中村40年ぶり準Vミット甲子園凱旋 横山監督「お守り」
第89回選抜高校野球大会(19日開幕)の甲子園練習が14日、スタートした。
40年ぶりに帰ってきた甲子園。16人の中村(高知)の選手たちは目を輝かせながら聖地の感触を確かめた。ベンチには少し古びたキャッチャーミットが置かれていた。1977年センバツ準優勝時に正捕手だった故押川正志さんが愛用したミットだ。

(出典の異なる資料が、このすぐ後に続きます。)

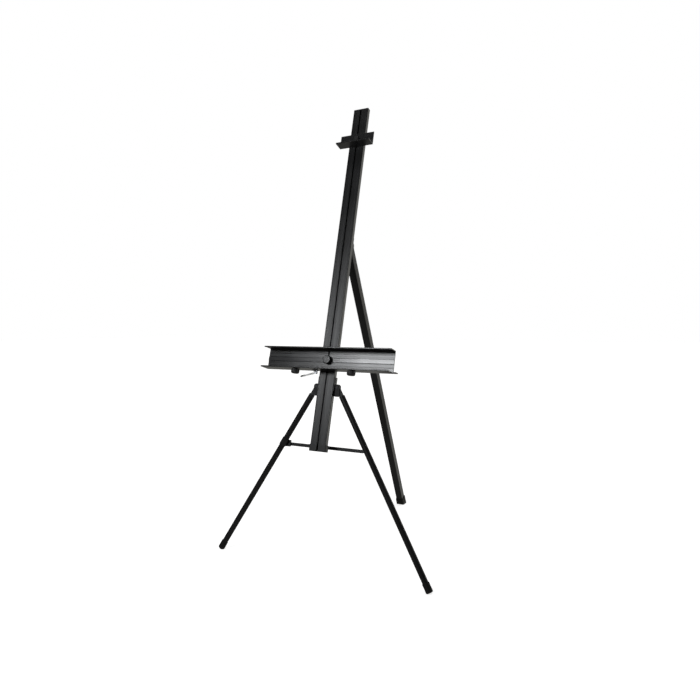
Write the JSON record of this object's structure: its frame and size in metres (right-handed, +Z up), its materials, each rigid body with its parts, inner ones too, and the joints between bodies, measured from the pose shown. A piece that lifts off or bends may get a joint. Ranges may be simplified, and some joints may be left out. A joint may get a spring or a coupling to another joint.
{
  "type": "tripod field easel",
  "caption": "Folding tripod easel: a slotted mast with a sliding channel tray and top canvas holder, splayed front legs joined by a spreader, and a hinged rear leg.",
  "frame": {"origin": "on the floor, under the middle of the standing easel's bounding box", "axes": "+Z up, -Y towards the painter, +X to the painter's right"},
  "size_m": [0.8458, 0.8555, 1.6996],
  "materials": {
    "black_aluminium": "satin",
    "satin_aluminium": "satin",
    "black_steel": "satin",
    "dark_fasteners": "satin",
    "zinc_steel": "satin",
    "bright_steel": "bright",
    "black_plastic": "matte",
    "gloss_plastic": "gloss",
    "black_rubber": "matte"
  },
  "bodies": {
    "mast": {"mast": "black_aluminium", "mast_end_cap": "black_plastic", "mast_top_cap": "black_plastic", "leg_bracket_left": "black_steel", "leg_bracket_right": "black_steel", "leg_bracket_rivets": "dark_fasteners", "leg_pivot_pins": "dark_fasteners", "rear_bracket": "black_steel", "rear_bracket_rivets": "dark_fasteners", "rear_pivot_pin": "dark_fasteners"},
    "left_leg": {"left_leg_tongue": "black_plastic", "left_leg_tube": "black_aluminium", "left_leg_foot": "black_rubber", "spreader_lug": "black_steel", "spreader_pin": "dark_fasteners"},
    "right_leg": {"right_leg_tongue": "black_plastic", "right_leg_tube": "black_aluminium", "right_leg_foot": "black_rubber", "spreader_stud": "dark_fasteners"},
    "spreader": {"spreader_bar": "black_aluminium"},
    "rear_leg": {"rear_leg_tube": "black_aluminium", "rear_leg_foot": "black_rubber"},
    "tray": {"tray": "satin_aluminium", "tray_shoe": "dark_fasteners", "tray_washer": "zinc_steel", "ledge_nuts": "zinc_steel", "lever_bracket": "zinc_steel", "lever_screws": "zinc_steel", "lever_pin": "zinc_steel"},
    "tray_knob": {"tray_knob": "gloss_plastic", "tray_bolt": "dark_fasteners"},
    "ledge_knob_left": {"ledge_knob_left": "black_plastic", "ledge_screw_left": "zinc_steel"},
    "ledge_knob_right": {"ledge_knob_right": "black_plastic", "ledge_screw_right": "zinc_steel"},
    "tray_lever": {"tray_lever": "bright_steel"},
    "holder": {"holder": "black_aluminium", "holder_shoe": "dark_fasteners"},
    "holder_knob": {"holder_knob": "black_plastic"}
  },
  "joints": [
    {"name": "left_leg_fold", "type": "hinge", "parent": "mast", "child": "left_leg", "pos_m": [-0.042, -0.33033, 0.6291], "axis": [0, -0.9907, 0.1357], "range_deg": [0, 30.5]},
    {"name": "right_leg_fold", "type": "hinge", "parent": "mast", "child": "right_leg", "pos_m": [0.042, -0.33033, 0.6291], "axis": [0, 0.9907, -0.1357], "range_deg": [0, 30.5]},
    {"name": "spreader_swing", "type": "hinge", "parent": "left_leg", "child": "spreader", "pos_m": [-0.1519, -0.34579, 0.41307], "axis": [0, -0.9636, 0.2672], "range_deg": [0, 60]},
    {"name": "rear_leg_fold", "type": "hinge", "parent": "mast", "child": "rear_leg", "pos_m": [0, -0.16343, 1.15046], "axis": [-1, 0, 0], "range_deg": [0, 38]},
    {"name": "tray_slide", "type": "slide", "parent": "mast", "child": "tray", "axis": [0, 0.2672, 0.9636], "range_m": [-0.25, 0.78]},
    {"name": "tray_knob_turn", "type": "hinge", "parent": "tray", "child": "tray_knob", "pos_m": [0, -0.32957, 0.7254], "axis": [0, -0.9636, 0.2672], "range_deg": [0, 360]},
    {"name": "ledge_knob_left_turn", "type": "hinge", "parent": "tray", "child": "ledge_knob_left", "pos_m": [-0.112, -0.36606, 0.68363], "axis": [0, -0.2672, -0.9636], "range_deg": [0, 360]},
    {"name": "ledge_knob_right_turn", "type": "hinge", "parent": "tray", "child": "ledge_knob_right", "pos_m": [0.112, -0.36606, 0.68363], "axis": [0, -0.2672, -0.9636], "range_deg": [0, 360]},
    {"name": "tray_lever_turn", "type": "hinge", "parent": "tray", "child": "tray_lever", "pos_m": [-0.041, -0.33827, 0.67904], "axis": [0, -0.9636, 0.2672], "range_deg": [-10, 78]},
    {"name": "holder_slide", "type": "slide", "parent": "mast", "child": "holder", "axis": [0, 0.2672, 0.9636], "range_m": [-0.78, 0.1]},
    {"name": "holder_knob_turn", "type": "hinge", "parent": "holder", "child": "holder_knob", "pos_m": [0, -0.09054, 1.57232], "axis": [0, -0.9636, 0.2672], "range_deg": [0, 360]}
  ]
}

押川さんは当時のエース・山沖之彦投手の女房役として大活躍。クリーンアップを打つ強打者でもあった。しかし、18年前に若くしてがんのため他界。“二十四の瞳”と呼ばれた準Vメンバー12人の中でただ一人、今回の後輩たちの勇姿を見ることができなかった。
甲子園出発前の11日、ミットを保管していた押川さんの知人から横山真哉監督(54)が借りる形で持参した。「押川さんの思いを甲子園に届けたかった。大事なお守りです」と同監督は話す。
この日、中野聖大捕手(3年)は押川さんのミットをはめてキャッチボールを行った。「いろんな思いが詰まっているミット。すごく重みを感じました」。狙うは40年ぶりの1勝。偉大な先輩の魂と一緒に全力でつかみ取る。